In Bayes' theorem, for P(A|B) = ( P(B|A)/P(B) ) * P(A), the quantity in red is sometimes call the likelihood ratio, or, as jt512 termed it, "the weight of the evidence."

jabba,
A question you should be asking yourself is "likelihood of what?" It doesn't say. It doesn't say because it is assumed to be obvious, but you have jumped to the wrong conclusion.

posterior probability is proportional to likelihood X prior probability​

That's Bayes Theorem distilled to its essence, but all the "of what's" have been omitted. In a more wordy form:

posterior probability of H is proportional to likelihood of H given E X prior probability of H​

 

[Belz...]

Dave,
- But P(H|E) = P(E|H)P(H)/(P(E|H)P(H)+ P(E|~H)P(~H)), and in our case, H is OOFLam. And P(E|H) is the likelihood (probability?) of your current existence -- given OOFLam.

And P(E) is 1.

 

[Belz...]

- Why not?

- Explain?

"Could you explain all the basic to me again? I probably won't ignore them, this time, if they don't contradict my assumptions."

 

[Dancing David]

- I gotta admit that I don't know why "likelihood" is the wrong word. What word should I be using?

Do you actually know what your argument is?
When you use technical language you should understand its basic usage.

In frequency statistics the term likelihood is used.
Which you would know if you Googled probability vs. likelihood.

I am sorry Jabba, most of your discussion seems to go like this, you abuse formulas and technical language and then ask other people to do your research for you.

 

[Dancing David]

js,
- OK. I don't get that from my reading.

Cite your source, what are you reading?

 

[Dancing David]

Can anyone take a stab at calculating exactly how many nested excuse hair-split special pleadings we are away from Jabba actually proving immortality using Bayesian statistics at this point?

It's got to at least be in the double digits.

Frequency statistics would say that the likelihood is zero.

 

[jt512]

You may find the link in this post useful:

Someone, possibly Jabba, posted that link before. The author is clueless. It's no wonder that experimental psychology is in such trouble.

 

[Jabba]

No, I was not. I was referring to: "Just as JayUtah indicated, it is a probability, not a likelihood. "

P(E|H) is the probability of E given H.

ETA: And the text, "This ratio, the relative likelihood ratio, is called the 'Bayes Factor'," does not even appear in our post referenced by mine. It almost seems you are intentional in this obfuscation.

js,
- That was the last sentence of the linked article.

 

[JoeMorgue]

Do you actually know what your argument is?

I don't think he knows what an argument is, much less what his argument is.

I'm not being flippant or snarky.

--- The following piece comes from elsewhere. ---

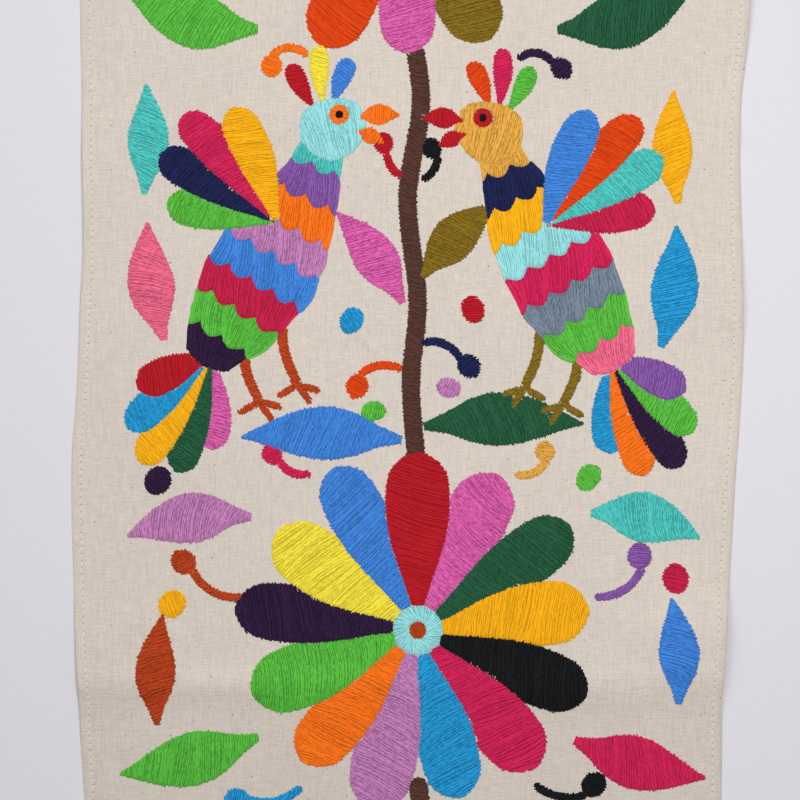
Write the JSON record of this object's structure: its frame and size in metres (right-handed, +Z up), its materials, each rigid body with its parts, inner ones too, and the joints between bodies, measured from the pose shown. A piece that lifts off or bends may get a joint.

I literally don't think he (or his persona, a distinction I have no care to keep making at this point) has a firm grasp on how... arguments or debates work on any level. The simple fact that his amazing patented effective debate is such a smoke and mirrors nonsense act shows how little he understands the concept on any level.

 

[JayUtah]

That was the last sentence of the linked article.

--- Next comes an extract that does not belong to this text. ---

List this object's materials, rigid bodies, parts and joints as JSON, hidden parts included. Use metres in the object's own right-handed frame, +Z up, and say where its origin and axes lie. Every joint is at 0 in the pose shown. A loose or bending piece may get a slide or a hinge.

But what did it have to do with what we were talking about? You're just wasting our time.

 

[halleyscomet]

But what did it have to do with what we were talking about? You're just wasting our time.

Thread.

Set.

Match.

 

[Jabba]

jabba,
A question you should be asking yourself is "likelihood of what?" It doesn't say. It doesn't say because it is assumed to be obvious, but you have jumped to the wrong conclusion.

posterior probability is proportional to likelihood X prior probability​

That's Bayes Theorem distilled to its essence, but all the "of what's" have been omitted. In a more wordy form:

posterior probability of H is proportional to likelihood of H given E X prior probability of H​

js,
- But, the formula I'm using

P(H|E) = P(E|H)P(H)/(P(E|H)P(H)+ P(E|~H)P(~H))
​

- indicates the posterior probability of one of two complementary hypotheses. Is there something wrong with that formula? If not, you seem to be saying that P(E|H) should be called the probability of the event -- given the particular hypothesis. Is that right?

 

[JoeMorgue]

But, the formula I'm using

"... is made up gibberish."

 

[sackett]

"... is made up gibberish."

It is not! That's

JABBARISH!

Now you apologize to Mr. Savage. Go on.

We're waiting.

 

[JayUtah]

...indicates the posterior probability of one of two complementary hypotheses.

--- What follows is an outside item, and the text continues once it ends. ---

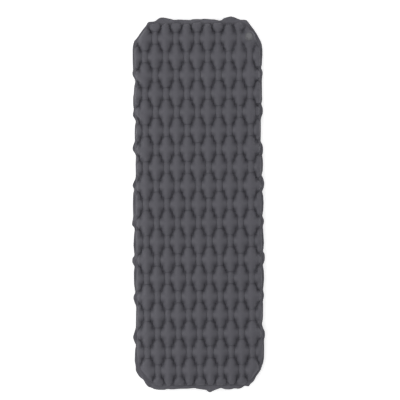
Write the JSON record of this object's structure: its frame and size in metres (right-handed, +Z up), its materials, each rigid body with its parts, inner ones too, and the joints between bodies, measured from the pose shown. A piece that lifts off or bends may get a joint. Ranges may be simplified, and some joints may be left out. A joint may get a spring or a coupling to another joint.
{
  "type": "inflatable sleeping pad",
  "caption": "Long flat air-filled camping mattress of two welded coated-fabric sheets with a diamond cell lattice, cut corners and a flat two-stage flip valve.",
  "frame": {"origin": "centre of the underside, on the ground", "axes": "+X to the valve's long side of the pad, +Y towards the head end (the end with the valve), +Z up, from the ground to the sleeping surface"},
  "size_m": [0.64, 1.83, 0.0664],
  "materials": {
    "top_fabric": "matte TPU-coated ripstop nylon",
    "bottom_fabric": "matte TPU-coated nylon",
    "valve_base": "satin moulded TPU",
    "valve_lid": "satin moulded",
    "tether": "soft matte",
    "seal_rubber": "silicone",
    "flap_rubber": "translucent silicone"
  },
  "bodies": {
    "pad": {"bottom_sheet": "bottom_fabric", "top_sheet": "top_fabric"},
    "valve": {"valve_base": "valve_base", "base_seal_ring": "seal_rubber"},
    "plug": {"deflate_plug": "valve_lid", "plug_tether": "tether", "flap_stud": "valve_lid"},
    "flap": {"check_flap": "flap_rubber"},
    "cap": {"inflation_cap": "valve_lid", "cap_seal_ring": "seal_rubber", "cap_tether": "tether"}
  },
  "joints": [
    {"name": "deflation", "type": "slide", "parent": "pad", "child": "valve", "axis": [0, 0, -1], "range_m": [0, 0.044], "stiffness_N_per_m": 400, "deforming": ["top_sheet", "bottom_sheet"]},
    {"name": "plug_hinge", "type": "hinge", "parent": "valve", "child": "plug", "pos_m": [0.27235, 0.83403, 0.0622], "axis": [-0.5835, 0.8121, 0], "range_deg": [0, 150]},
    {"name": "cap_hinge", "type": "hinge", "parent": "plug", "child": "cap", "pos_m": [0.24547, 0.81471, 0.0654], "axis": [0.5835, -0.8121, 0], "range_deg": [0, 150]},
    {"name": "flap_lift", "type": "slide", "parent": "plug", "child": "flap", "axis": [0, 0, -1], "range_m": [0, 0.0015], "stiffness_N_per_m": 20}
  ]
}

Your hypotheses are not complementary. You have materialism on one hand and reincarnation on the other Those don't cover all the bases. Nor does "a hypothesis that covers all the bases" fix your problem.

...Is there something wrong with that formula?

There's nothing wrong with the formula itself. You're just applying it to a problem it doesn't fit because you don't have complementary hypotheses.

you seem to be saying that P(E|H) should be called the probability of the event -- given the particular hypothesis. Is that right?

No, that's not what he said. Stop shoving words into other people's mouths.

 

[jsfisher]

js,
- But, the formula I'm using

P(H|E) = P(E|H)P(H)/(P(E|H)P(H)+ P(E|~H)P(~H))
​

What do you think is different in any substantive way?

Bayes Theorem is P(H|E) = P(E|H)P(H) / P(E).
P(E|H)/P(E) is the likelihood ratio.
P(E) is equal to P(E|H)P(H) + P(E|~H)P(~H).

Do you not see how it is the same thing as what you continually foist?

You have shown us that despite your claims to the contrary you knowledge of statistics is weak. Now you are showing us that your facility with basic algebra is also weak.

You are digging a hole, and you know what they say about that.

- indicates the posterior probability of one of two complementary hypotheses. Is there something wrong with that formula? If not, you seem to be saying that P(E|H) should be called the probability of the event -- given the particular hypothesis. Is that right?

How many times do we have to say that P(E|H) is the probability of E given H?